Identify Your Local Cycle Phase

Track metrics like listing age, inventory levels, price changes, sales volume, and new construction permits. Signs of expansion include low inventory and rising rents. Signs of hyper supply include growing inventory and flat pricing. Follow these trends over months rather than reacting to short‑term swings.

Adjust Your Strategy Based on Cycle Phase

During recovery focus on long-term rental acquisitions or value-add opportunities. In expansion look for growth markets to buy houses with room for appreciation. In hyper supply prioritize cash flow and discount pricing opportunities. In recession or transition consider preservation strategies and wait for stronger deal flow.
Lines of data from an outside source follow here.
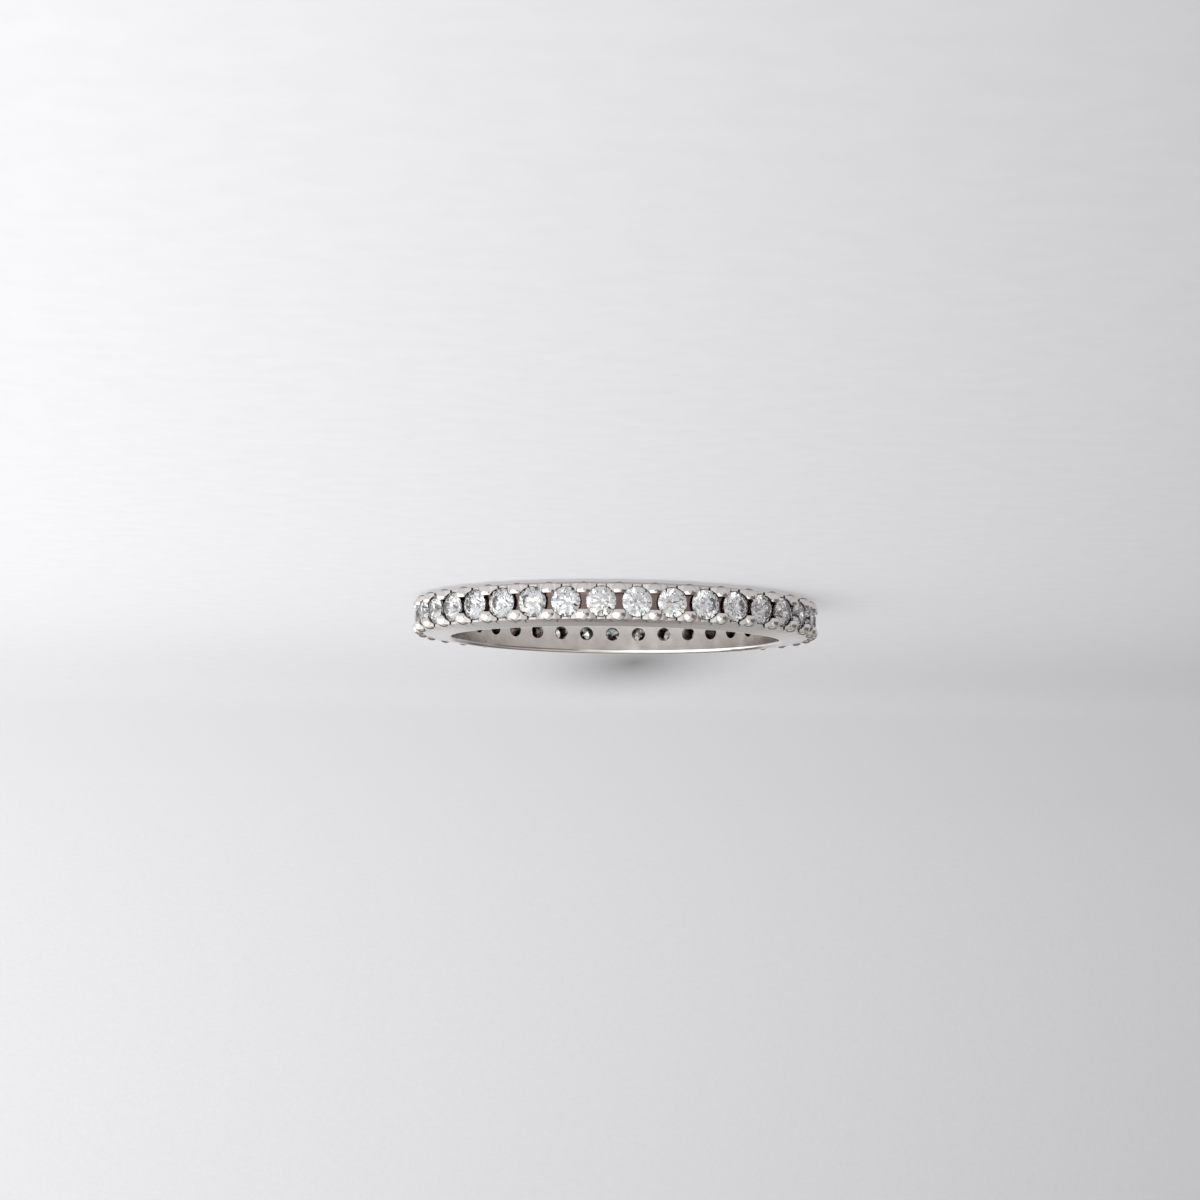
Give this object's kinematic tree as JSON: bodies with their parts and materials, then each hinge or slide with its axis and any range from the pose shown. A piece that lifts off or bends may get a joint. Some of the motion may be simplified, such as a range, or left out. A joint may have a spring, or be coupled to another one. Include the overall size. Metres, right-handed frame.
{
  "type": "eternity ring",
  "caption": "Full eternity finger ring: a cast white-metal band with shared bead prongs, round azure holes and arched side notches, set all round with round brilliant-cut clear stones.",
  "frame": {"origin": "centre of the ring's lower side, on the surface that it lies on", "axes": "+Z along the finger axis, up when the ring lies on its side; the first stone looks towards -X"},
  "size_m": [0.0208, 0.0208, 0.0021],
  "materials": {
    "white_metal": "polished white precious metal",
    "clear_stone": "polished facets"
  },
  "bodies": {
    "root": {"setting": "white_metal", "stone_01": "clear_stone", "stone_02": "clear_stone", "stone_03": "clear_stone", "stone_04": "clear_stone", "stone_05": "clear_stone", "stone_06": "clear_stone", "stone_07": "clear_stone", "stone_08": "clear_stone", "stone_09": "clear_stone", "stone_10": "clear_stone", "stone_11": "clear_stone", "stone_12": "clear_stone", "stone_13": "clear_stone", "stone_14": "clear_stone", "stone_15": "clear_stone", "stone_16": "clear_stone", "stone_17": "clear_stone", "stone_18": "clear_stone", "stone_19": "clear_stone", "stone_20": "clear_stone", "stone_21": "clear_stone", "stone_22": "clear_stone", "stone_23": "clear_stone", "stone_24": "clear_stone", "stone_25": "clear_stone", "stone_26": "clear_stone", "stone_27": "clear_stone", "stone_28": "clear_stone", "stone_29": "clear_stone", "stone_30": "clear_stone", "stone_31": "clear_stone", "stone_32": "clear_stone", "stone_33": "clear_stone", "stone_34": "clear_stone", "stone_35": "clear_stone", "stone_36": "clear_stone", "stone_37": "clear_stone"}
  },
  "joints": []
}
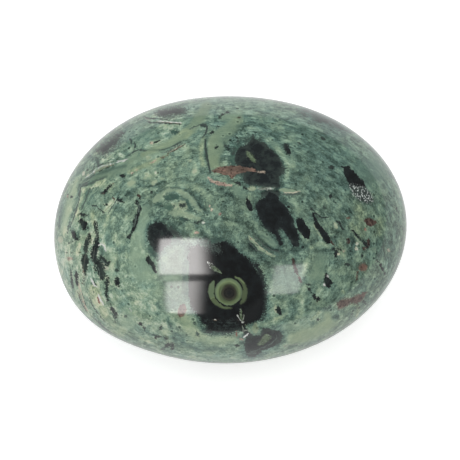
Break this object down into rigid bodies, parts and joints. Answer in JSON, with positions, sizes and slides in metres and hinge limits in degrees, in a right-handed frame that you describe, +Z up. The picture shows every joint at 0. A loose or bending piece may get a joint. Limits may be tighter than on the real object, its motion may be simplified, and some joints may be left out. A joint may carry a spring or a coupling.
{
  "type": "palm stone",
  "caption": "Polished oval palm stone of dark-eyed green kambaba jasper: a low, slightly lopsided pebble with a small flat underneath.",
  "frame": {"origin": "on the surface the stone rests on, under the centre of its outline", "axes": "+X along the stone's length, +Y across it, +Z up from the face it rests on"},
  "size_m": [0.0622, 0.0482, 0.0342],
  "materials": {
    "kambaba_jasper": "polished to a gloss, mottled grey-green with near-black orbs, olive rings and rusty specks"
  },
  "bodies": {
    "root": {"kambaba_stone": "kambaba_jasper"}
  },
  "joints": []
}
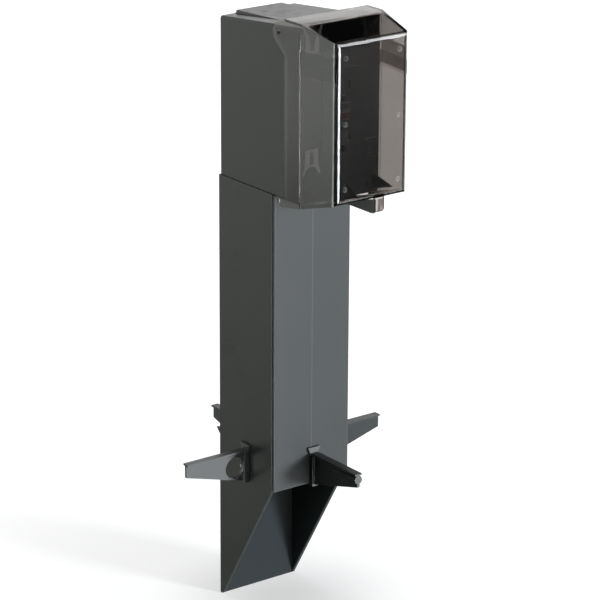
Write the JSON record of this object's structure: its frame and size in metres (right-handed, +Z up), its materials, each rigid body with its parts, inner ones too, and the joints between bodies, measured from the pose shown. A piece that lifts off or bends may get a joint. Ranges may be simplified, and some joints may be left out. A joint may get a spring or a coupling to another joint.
{
  "type": "garden socket post",
  "caption": "Square plastic garden post with chisel foot and stabiliser arms, carrying a weatherproof socket box with a hinged smoked in-use cover.",
  "frame": {"origin": "middle of the square post at the ground line, above the buried foot", "axes": "+Z up along the post, -Y towards the front with the socket and cover, +X to the right of someone who faces the cover"},
  "size_m": [0.1912, 0.204, 0.4953],
  "materials": {
    "charcoal_plastic": "satin moulded",
    "black_plastic": "satin moulded",
    "smoked_clear": "polished",
    "black_rubber": "matt",
    "steel": "zinc plated",
    "blackened_steel": "black oxide",
    "brass": "bright",
    "green_metal": "painted",
    "green_plastic": "lacquered",
    "blue_plastic": "matt",
    "copper_wire": "lacquered winding",
    "red_plastic": "satin moulded"
  },
  "bodies": {
    "post": {"post_channel": "charcoal_plastic", "front_panel": "charcoal_plastic", "arm_front": "charcoal_plastic", "arm_left": "charcoal_plastic", "arm_right": "charcoal_plastic", "arm_back": "charcoal_plastic", "head_shell": "charcoal_plastic", "head_screws": "steel", "cable_bushing": "black_rubber", "base_gasket": "black_rubber", "base_plate": "black_plastic", "base_screws": "blackened_steel", "hinge_pins": "blackened_steel", "socket_face": "black_plastic", "socket_body": "black_plastic", "socket_strap": "steel", "socket_screws": "steel", "case_screws": "steel", "line_contact": "brass", "neutral_contact": "brass", "line_terminals": "brass", "neutral_terminals": "steel", "earth_contact": "brass", "earth_screw": "green_metal", "circuit_board": "green_plastic", "current_sensor": "blue_plastic", "trip_solenoid": "copper_wire"},
    "cover": {"clear_cover": "smoked_clear"},
    "test_button": {"test_button": "black_plastic"},
    "reset_button": {"reset_button": "red_plastic"}
  },
  "joints": [
    {"name": "cover_hinge", "type": "hinge", "parent": "post", "child": "cover", "pos_m": [0, -0.0443, 0.31193], "axis": [-1, 0, 0], "range_deg": [0, 100]},
    {"name": "test_press", "type": "slide", "parent": "post", "child": "test_button", "axis": [0, 1, 0], "range_m": [0, 0.0012], "stiffness_N_per_m": 800},
    {"name": "reset_press", "type": "slide", "parent": "post", "child": "reset_button", "axis": [0, 1, 0], "range_m": [0, 0.0012], "stiffness_N_per_m": 800}
  ]
}
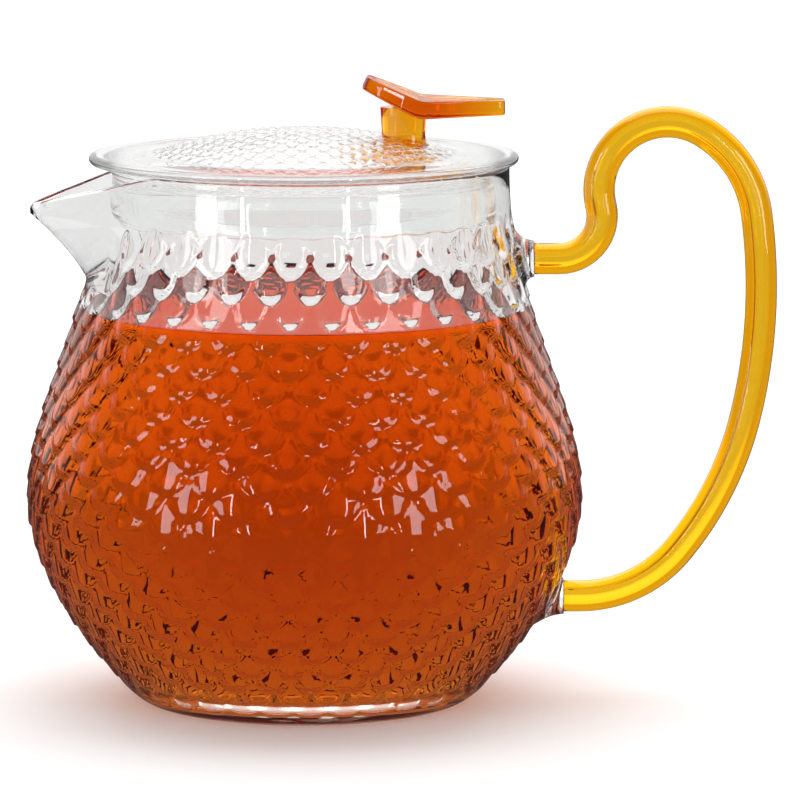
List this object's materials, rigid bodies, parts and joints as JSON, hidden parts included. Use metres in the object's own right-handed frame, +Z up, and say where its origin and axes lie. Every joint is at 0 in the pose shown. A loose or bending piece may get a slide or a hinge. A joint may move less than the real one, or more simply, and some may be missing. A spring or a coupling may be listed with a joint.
{
  "type": "glass teapot",
  "caption": "Clear glass teapot with a scale-relief body, pulled pouring lip, domed lift-off lid with an amber leaf knob, and a hollow amber glass loop handle",
  "frame": {"origin": "centre of the flat that the pot stands on, on its vertical axis", "axes": "+Z up along the pot's axis, +X towards the handle, so the pouring lip points to -X"},
  "size_m": [0.1762, 0.1312, 0.1473],
  "materials": {
    "clear_glass": "smooth clear borosilicate glass with a fine pressed scale relief on its outside",
    "amber_glass": "deep amber pressed glass with fine radial vein ridges",
    "yellow_glass": "smooth glossy hollow amber-yellow glass tube",
    "tea": "clear orange-brown brewed black tea with a still, glossy surface"
  },
  "bodies": {
    "pot": {"body": "clear_glass", "handle": "yellow_glass", "handle_upper_joint": "clear_glass", "handle_lower_joint": "clear_glass"},
    "lid": {"lid": "clear_glass", "lid_knob": "amber_glass"}
  },
  "joints": [
    {"name": "lid_lift", "type": "slide", "parent": "pot", "child": "lid", "axis": [0, 0, 1], "range_m": [0, 0.06]}
  ]
}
Manage Financing with Cycle Timing in Mind

If you expect rates to ease, locking in good terms during a dip may be sensible. In tight rate environments consider nontraditional financing or rate buydowns. Be cautious about aggressive leverage in hyper supply or recession phases.

Focus on Submarkets and Asset Class Variance

Cycles may differ across segments such as multifamily, retail, or industrial. Logistics tends to recover faster than office markets. Residential recovery can differ widely by geography. Choosing the right submarket may produce better performance than a broad cycle bet.

Leverage Value Add and Adaptive Strategies

As aging properties lose appeal in certain cycle phases, renovating or repositioning can create and capture value. Upgrading energy efficiency, adding mixed use features, or targeting emerging tenant demands can produce returns even in slower phases.

Monitor Policy, Lending, and Economic Signals

Keep an eye on interest rate policy, new zoning or development incentives, tax changes, and local planning updates. These can accelerate or delay cycle transitions at the regional level and create windows of opportunity.

Diversify Across Cycles and Strategies

You can spread risk by owning assets at different points in their cycle. Combine rental investments in expansion markets with opportunistic buys in hyper supply zones. This diversification helps buffer portfolio performance through shifting conditions.

Use Timing With Patience

Real estate cycles can last several years or longer. Avoid timing moves around short term noise. Instead plan for multi-year phases. Stay flexible but avoid reactive decisions based on temporary fluctuations.

Real estate market cycles tend to repeat with variations but understanding their phases gives you a strategic edge. Recognizing transitions from recovery to expansion, overbuilding into hyper supply, and eventual slowdowns helps with smarter timing and decision making.

By tuning into local indicators, aligning strategy by cycle phase, and remaining adaptive across asset classes, you can better position yourself for success. The goal is not perfect timing but steady performance through changing market rhythms.

This approach enables thoughtful investment or purchase decisions, helps avoid common missteps, and makes real estate a more predictable long‑term vehicle for growth and stability.